The era where rock was the predominant popular music ended economically in 2017 when electronic dance and hip hop, surpassed it as the most consumed musical genre in the United States. That being said, someone forgot to tell these troubadours, especially Johanson, because he is plowing new fields with that same old plow, and the results are refreshing, if not necessarily new.
Johanson’s new offering assembles a dozen original compositions, seven of which were co-written with producer Dayton. Johanson leads a power trio that includes bassist Eric Vogel and drummer Terence Higgins. On the opening “Don’t Hold Back” Johanson summons a dense Black Sabbath vibe with a fat, overdriven harmonic figure that rattles the ribcage. During Johanson’s solo, Vogel fills all available space as did Noel Redding for Jimi Hendrix. Higgin drums with a radioactive backbeat that is anything but routine. This is the performance theme that drives this release. The in-concert sound is even juicier than these studio sides. Vogel and Higgins are a driving rhythm section with Higgin producing impressive volume with a modest kit.

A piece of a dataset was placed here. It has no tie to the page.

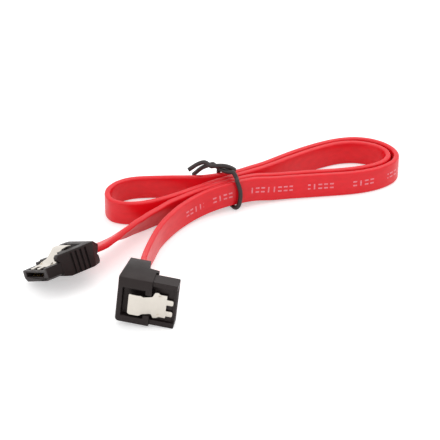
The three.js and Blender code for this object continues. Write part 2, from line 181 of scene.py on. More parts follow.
# Each plug's own frame has x from the mouth to the rear, y across and z towards the latch.
STRAIGHT_FRAME = Matrix.Translation((-0.0527, -0.0326, 0.00349)) @ Euler(
    (math.radians(-25.0), 0.0, math.radians(40.0))).to_matrix().to_4x4()
ANGLED_FRAME = (
    Matrix.Translation((-0.0118, -0.047, 0.00705))
    @ Euler((0.0, math.radians(6.8), math.radians(-9.4))).to_matrix().to_4x4()
    @ Matrix(((-1, 0, 0, 0), (0, 0, -1, 0), (0, -1, 0, 0), (0, 0, 0, 1)))
)
# Where the cable's middle line leaves each plug's overmould, in the plug's own frame.
STRAIGHT_EXIT = (0.0193, 0.0, 0.00315)
ANGLED_EXIT = (0.0121, 0.0, -0.0066)

# The cable's way: x, y and the lower edge's lift in millimetres, the upper edge's lean in degrees.
ROUTE = (
    (-33.5, -13.5, 3.0, -56), (-30.5, -8.5, 1.9, -46), (-26.6, -2.6, 0.6, -34),
    (-21.2, 3.5, 0.1, -24), (-14.6, 8.9, 0.3, -10), (-6.4, 14.0, 0.8, 0),
    (-0.6, 16.9, 1.4, 2), (5.0, 19.7, 1.6, 1), (10.7, 22.5, 1.3, 2),
    (16.4, 24.4, 0.6, 1), (22.2, 25.9, 0.3, 0), (28.6, 27.3, 0.1, 0),
    (34.4, 28.2, 0.0, 0), (39.9, 29.1, 0.0, 0), (45.0, 30.4, 0.0, 0),
    (49.4, 32.2, 0.0, 0), (52.6, 34.6, 0.0, 0), (54.4, 37.7, 0.0, 0),
    (54.3, 41.3, 0.0, 0), (52.3, 44.5, 0.0, 0), (48.8, 46.8, 0.0, 0),
    (44.0, 48.0, 0.0, 0), (38.6, 47.2, 0.0, 0), (33.0, 44.5, 0.0, 0),
    (27.7, 40.9, 0.1, 0), (22.6, 36.8, 0.3, 0), (18.3, 33.0, 0.5, -1),
    (14.0, 29.1, 0.8, -2), (9.5, 25.3, 1.3, -3), (5.0, 22.3, 1.6, -1),
    (-0.7, 19.2, 1.4, -1), (-6.5, 16.4, 0.8, 2), (-12.4, 13.0, 0.4, 4),
    (-16.8, 10.5, 0.2, 5), (-21.0, 8.7, 0.0, 6), (-25.8, 7.2, 0.0, 6),
    (-30.3, 7.2, 0.0, 5), (-33.6, 8.9, 0.0, 2), (-35.2, 12.1, 0.0, 0),
    (-35.2, 15.8, 0.0, -1), (-33.6, 19.2, 0.0, -4), (-31.1, 21.6, 0.0, -6),
    (-27.8, 23.1, 0.0, -7), (-23.7, 23.7, 0.0, -7), (-19.2, 23.7, 0.1, -5),
    (-14.6, 23.4, 0.3, -2), (-10.3, 23.0, 0.5, 0), (-5.3, 22.6, 0.8, 2),
    (-0.2, 22.8, 1.4, 3), (5.0, 24.6, 1.6, 1), (9.5, 27.9, 1.3, 2),
    (14.0, 31.8, 0.8, 1), (18.3, 35.9, 0.5, 0), (22.7, 39.8, 0.3, 0),
    (27.8, 43.8, 0.1, 0), (33.1, 47.2, 0.0, 0), (38.7, 49.7, 0.0, 0),
    (44.4, 50.7, 0.0, 0), (49.7, 49.6, 0.0, 0), (53.9, 46.7, 0.0, 0),
    (56.4, 43.1, 0.0, 0), (57.3, 39.3, 0.0, 0), (56.3, 35.3, 0.0, 0),
    (53.8, 32.2, 0.0, 0), (50.3, 29.7, 0.0, 0), (46.0, 27.8, 0.0, 0),
    (40.9, 26.5, 0.0, 0), (34.3, 25.5, 0.0, -1), (28.5, 24.5, 0.1, -2),
    (22.2, 23.3, 0.3, -2), (16.4, 21.8, 0.6, -3), (10.7, 20.1, 1.3, -3),
    (5.0, 17.4, 1.6, -1), (-0.7, 14.5, 1.4, -2), (-6.3, 10.9, 0.8, -1),
    (-11.8, 5.1, 0.4, 0), (-15.7, -1.3, 0.3, 2), (-18.7, -8.1, 0.2, 4),
    (-20.4, -15.5, 0.6, 3), (-21.8, -23.9, 1.7, 5), (-22.4, -30.9, 3.0, 6),
)
# The leans at the two plugs, and how far the cable runs straight out of each plug.
FIRST_LEAN = -65.0
LAST_LEAN = 6.8
STRAIGHT_RUN = 3 * MM
# How far the cable's ends are held inside the two overmoulds.
HELD_STRAIGHT = 2 * MM
HELD_ANGLED = 5 * MM
# Steps between two points of the way, and the rise of the crown on the wide faces.
ROUTE_STEPS = 5
CROWN = 0.02 * MM
# Where the middle of the printed face lies, as a share of the way round the section.
FACE_MIDDLE = 0.25

# Where the groups of printed dashes begin and end, and the length of one cell of the print, all in
# millimetres along the cable, and how much of the ink is left.
PRINTED = (
    (338.5, 348.4), (353.6, 361.2), (366.0, 375.4), (380.4, 395.3), (400.2, 408.2), (411.8, 419.6))
PRINT_CELL = 1.9
PRINT_STRENGTH = 0.62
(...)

Johanson looks forward and backward at once. His backward sight focuses on the 1960s and ‘70s power trio: Cream, Blue Cheer, and Grand Funk Railroad with his fat guitar sound. The guitarist looks forward with a postmodern smile while deconstructing the blues as he does on “Beyond The Sky” where Johanson mashes up a piece of Muddy Water’s “Mannish Boy” with Howlin’ Wolf’s “Spoonful.” The guitarist plays his first slide guitar song of the disc, recorded so thinly it sounds like an acoustic slide guitar over the electric, not unlike the Rolling Stones, circa 1968. “Undertow” is a heavy truck carrying stones, achieving a dangerous momentum, approaching derailment. The musical drama created is savory.
“Just Like New” features an acoustic slide guitar figure more folk music than blues, something pastoral. “Elysian Fields” takes an Exello-swamp figure, overdriving it to the point of tube combustion. The song simmers with menace and danger, coming from the center of Johanson’s humid Southern psyche. “Galaxy Girl” is the ‘70s updated to the twenty-first century with a Green Day sound without the punk. “Familiar Sound” returns Johanson to the acoustic slide guitar and produces a harmonic and rhythmic figure that directly recalls Tab Benoit. “Stepping Stone” updates Jimi Hendrix’s “Voodoo Chile” while “Borrowed Time” borrows from Sonny Landreth.
A useful exercise for the listener would be to hear Johanson’s Live at DBA: New Orleans Bootleg (Self Released, 2022). One can hear a stylistic turning from the more traditional mainstream blues to something supercharged, a sound made bigger and more virile. The Deep And The Dirty is a solid evolution in the direction of expanding blues-based rock at its edges.